Highest French honour for flautist Shashank

Highest French honour for flautist Shashank Subramanyam

A child prodigy, Shashank could identify all 72 melakarta ragas when he was just three

Shashank Subramanyam. Credit: Special Arrangement

Flautist Shashank Subramanyam won the prestigious Chevalier Award from the French government this year. He is the first from Karnataka to receive this honour.

A child prodigy, Shashank could identify all 72 melakarta ragas when he was just three. His accomplishments, he told Showtime in an interview, rest on parental dedication and sacrifice. 

Shashank's father M N Subramanyam, a professor at the University of Agricultural Sciences in Bengaluru, gave up his job to nurture Shashank’s creative genius. 'He is my first guru and bouncing board," says Shashank.

The flute maverick T R Mahalingam was among the first to notice Shashank’s unique style, and said he should be barred from any flute training lest he lost his touch. Shashank shouldn’t listen to any flautist, past or contemporary, or even his father, Mahalingam said. So vocal tutelage became the only permissible window for learning, and Subramanyam took Shashank to the renowned vocalist Palghat K V Narayanaswamy in Chennai. The family moved from Bengaluru to Chennai in 1986. 

By the time he was 12, Shashank was already performing and travelling extensively. He trained under Hindustani vocalist Pandit Jasraj from 2005 till his passing in 2020. The two open-minded gurus allowed him to follow his musical instincts while they taught him the nuances of vocal music. Shashank, now 44, says his flute journey was full of challenges and discoveries.

Collaborations

Learning Hindustani music helped him bring in more melody into his Carnatic presentations, adding a new dimension to his art. Shashank enjoys jugalbandis as much as solo playing. To him, the jugalbandi is a beautiful way of presenting the music of pluralistic India. His collaborative music spans many genres. He has played with Chitraveena N Ravikiran, whom he describes as ‘a consummate musician’, Ustad Shahid Parvez, who has extended the frontiers of sitar-playing, and the legendary guitarist John McLaughlin. In the process, he has taken Carnatic music far and wide. Playing with Western musicians is a  challenge since it involves working with complex harmonies. To integrate perfectly and professionally with other systems is crucial, he says.

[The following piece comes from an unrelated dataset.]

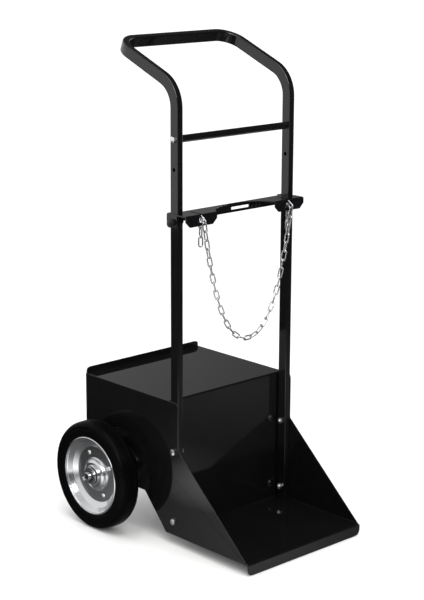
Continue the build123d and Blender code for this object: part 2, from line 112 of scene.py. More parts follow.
class TrolleyWheels(bpy.types.PropertyGroup):
    """Tyres, rims and hubs."""
    rubber: bpy.props.FloatVectorProperty(
        name="Rubber", description="Colour of the tyre", subtype="COLOR", size=3,
        min=0, max=1, default=colour("050506"))
    zinc: bpy.props.FloatVectorProperty(
        name="Zinc", description="Colour of the zinc-plated pressings", subtype="COLOR", size=3,
        min=0, max=1, default=colour("d2d3d5"))
    radius: bpy.props.FloatProperty(
        name="Radius", description="Outer radius of the tyre", unit="LENGTH",
        default=(TYRE_HIGH.z - TYRE_LOW.z) / 2)
    rivets: bpy.props.IntProperty(
        name="Rivets", description="Rivets that join the two dishes of a rim", min=3, max=8, default=4)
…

Shashank loves the idea of adapting Carnatic ragas like Vachaspati, Shanmukhapriya and Simhendramadhyama into Hindustani music, and incorporating Hindustani percussive elements like tihayis into Carnatic music. Classical art forms must become more innovative in presentation, he observes, citing Indian film music as a model of innovation. “It connects to the knowledgeable and the common listener alike,” he says. In his view, the Hindustani system has adapted to change better than Carnatic music, and says sabhas can do a lot in ushering in innovation.  

Bamboo experiments

He has collaborated with his flute makers to create instruments with better lower frequencies. “I was fortunate to find my tone early,” he says. That has remained his bani (style) and signature. 

“In the history of Carnatic flute, Ramani was the first to play the base flute," he says. Shashank tried different materials, including PVC pipes, but the bamboo brings a unique resonance and a fine timbre.

Shashank’s itinerary is packed, and so he often teaches online. “Today’s students, especially non-Indians, may or may not stay with a teacher if strict conditions are imposed,” he says, speaking to this writer between flights. His audiences are diverse, ranging from corporate companies to European art music buffs to students to hard-core south Indian rasikas. This demands variation in format, he says.

North and south

Technically similar, but varying in their approach, the eight-hole Carnatic flute and the six-hole Hindustani flute stand together as kin instruments. Shashank feels the south Indian flute is best equipped to handle graces. “In the Hindustani system, a lot of space exists between fingers and it becomes difficult to reproduce the human voice exactly. In the Carnatic tradition, music had to be closer to the human voice. Instrumental musicians are not respected if their music is not faithful to the lyrics and akaaras. So it became imperative to invent new techniques to execute intricate gamakas and meends,” he says.

Karnataka roots

Shashank becomes the first recipient of the Chevalier honour from Karnataka. A fluent Kannada speaker, he describes Bengaluru as “a melting pot of all cultures”. His mother hails from Rudrapatna, a hub of Sanketi Brahmins, and his father from Hassan. Moving from Bangalore to Chennai in search of music, Shashank made a U-turn to Bangalore to find his life partner Shirisha, a Bharatanatyam dancer.

About the award

The Chevalier Award instituted by Napoleon Bonaparte in 1802 is the highest award given by the French government in the field of art, irrespective of nationality.

This year, Carnatic vocalist Vidushi Aruna Sairam and Shashank enter the Chevalier galaxy, studded by Indian classical musicians Manna Dey (1985) Pandit Ravishankar (2000), Dr M Balamuralikrishna (2005), and Lata Mangeshkar (2007).